### Information supplied
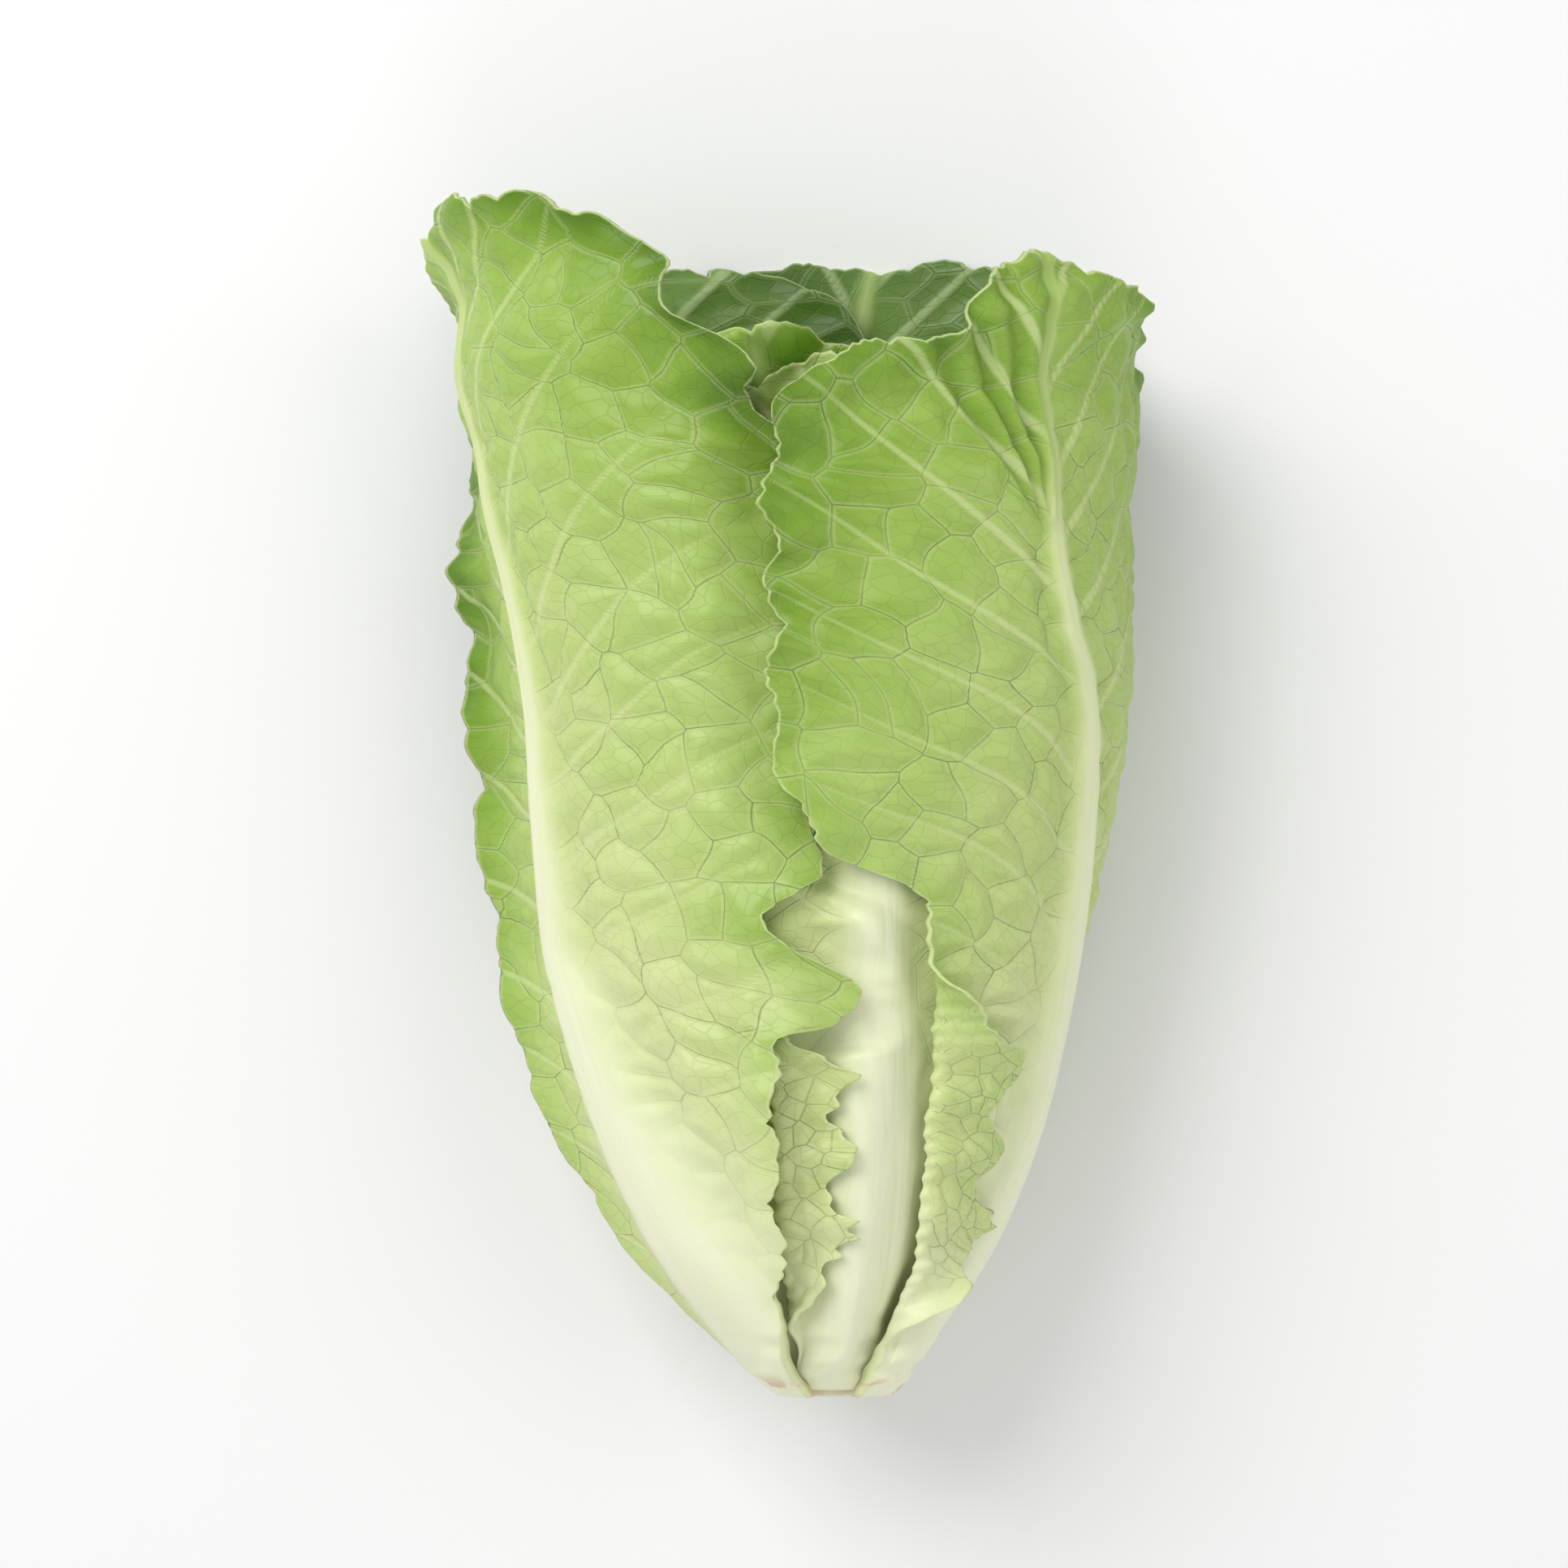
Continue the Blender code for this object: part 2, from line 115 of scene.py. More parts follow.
camera_data = bpy.data.cameras.new("camera")
camera_data.lens = LENS
camera_data.sensor_width = SENSOR
camera = bpy.data.objects.new("camera", camera_data)
camera.location = (*VIEW_CENTRE, WIDEST_LINE + VIEW_WIDTH * LENS / SENSOR)
bpy.context.scene.collection.objects.link(camera)
bpy.context.scene.camera = camera
print("camera height, metres:", round(camera.location.z, 3))

# %% [markdown]
# The table is one large pale plane. It is scenery.

# %% Table
TABLE_SIZE = 6

deselect_all()
bpy.ops.mesh.primitive_plane_add(size=TABLE_SIZE)
table = bpy.context.active_object
table.name = "pale_table"
table_paint = bpy.data.materials.new("matt white laminate")
table_paint.use_nodes = True
table_shader = table_paint.node_tree.nodes["Principled BSDF"]
table_shader.inputs["Base Color"].default_value = colour("#f4f4f4")
table_shader.inputs["Roughness"].default_value = 0.7
table.data.materials.append(table_paint)

# %% [markdown]
# A studio lights food with large soft boxes. The key light stands above and to the left, weaker ones fill
# the right and the foot, and the white room does the rest. The Standard view transform keeps the whites
# white.

# %% Light
LIGHTS = {
    "key_softbox": ((-0.75, 0.75, 1.15), 1.0, 15.0),
    "fill_softbox": ((0.95, 0.1, 0.9), 1.0, 3.0),
    "foot_softbox": ((0.1, -1.1, 0.8), 0.9, 2.5),
}
ROOM_LIGHT = 0.5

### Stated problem
Reproduce the complete set of lines precisely as supplied.

### Result
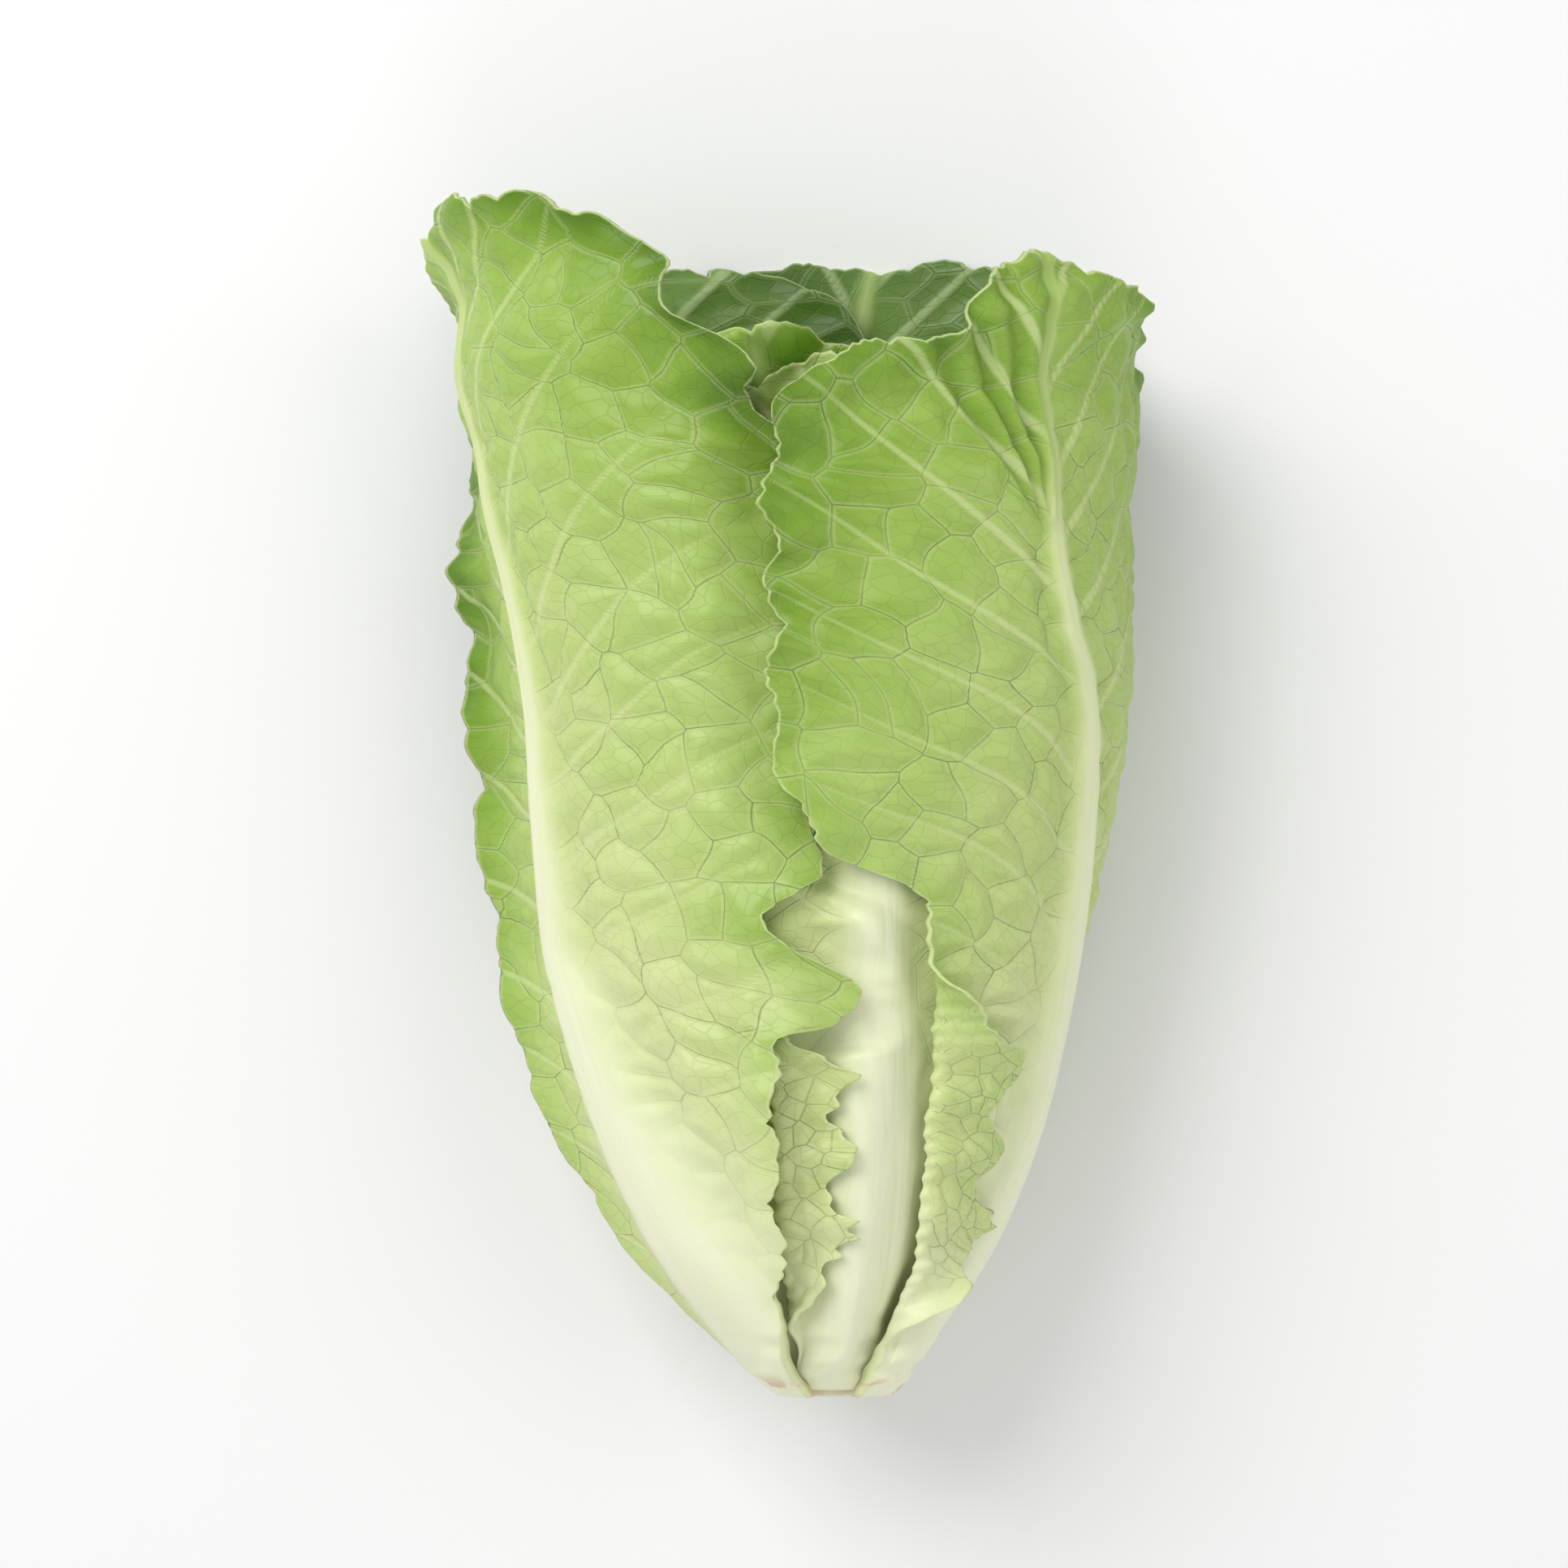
Continue the Blender code for this object: part 2, from line 115 of scene.py. More parts follow.
camera_data = bpy.data.cameras.new("camera")
camera_data.lens = LENS
camera_data.sensor_width = SENSOR
camera = bpy.data.objects.new("camera", camera_data)
camera.location = (*VIEW_CENTRE, WIDEST_LINE + VIEW_WIDTH * LENS / SENSOR)
bpy.context.scene.collection.objects.link(camera)
bpy.context.scene.camera = camera
print("camera height, metres:", round(camera.location.z, 3))

# %% [markdown]
# The table is one large pale plane. It is scenery.

# %% Table
TABLE_SIZE = 6

deselect_all()
bpy.ops.mesh.primitive_plane_add(size=TABLE_SIZE)
table = bpy.context.active_object
table.name = "pale_table"
table_paint = bpy.data.materials.new("matt white laminate")
table_paint.use_nodes = True
table_shader = table_paint.node_tree.nodes["Principled BSDF"]
table_shader.inputs["Base Color"].default_value = colour("#f4f4f4")
table_shader.inputs["Roughness"].default_value = 0.7
table.data.materials.append(table_paint)

# %% [markdown]
# A studio lights food with large soft boxes. The key light stands above and to the left, weaker ones fill
# the right and the foot, and the white room does the rest. The Standard view transform keeps the whites
# white.

# %% Light
LIGHTS = {
    "key_softbox": ((-0.75, 0.75, 1.15), 1.0, 15.0),
    "fill_softbox": ((0.95, 0.1, 0.9), 1.0, 3.0),
    "foot_softbox": ((0.1, -1.1, 0.8), 0.9, 2.5),
}
ROOM_LIGHT = 0.5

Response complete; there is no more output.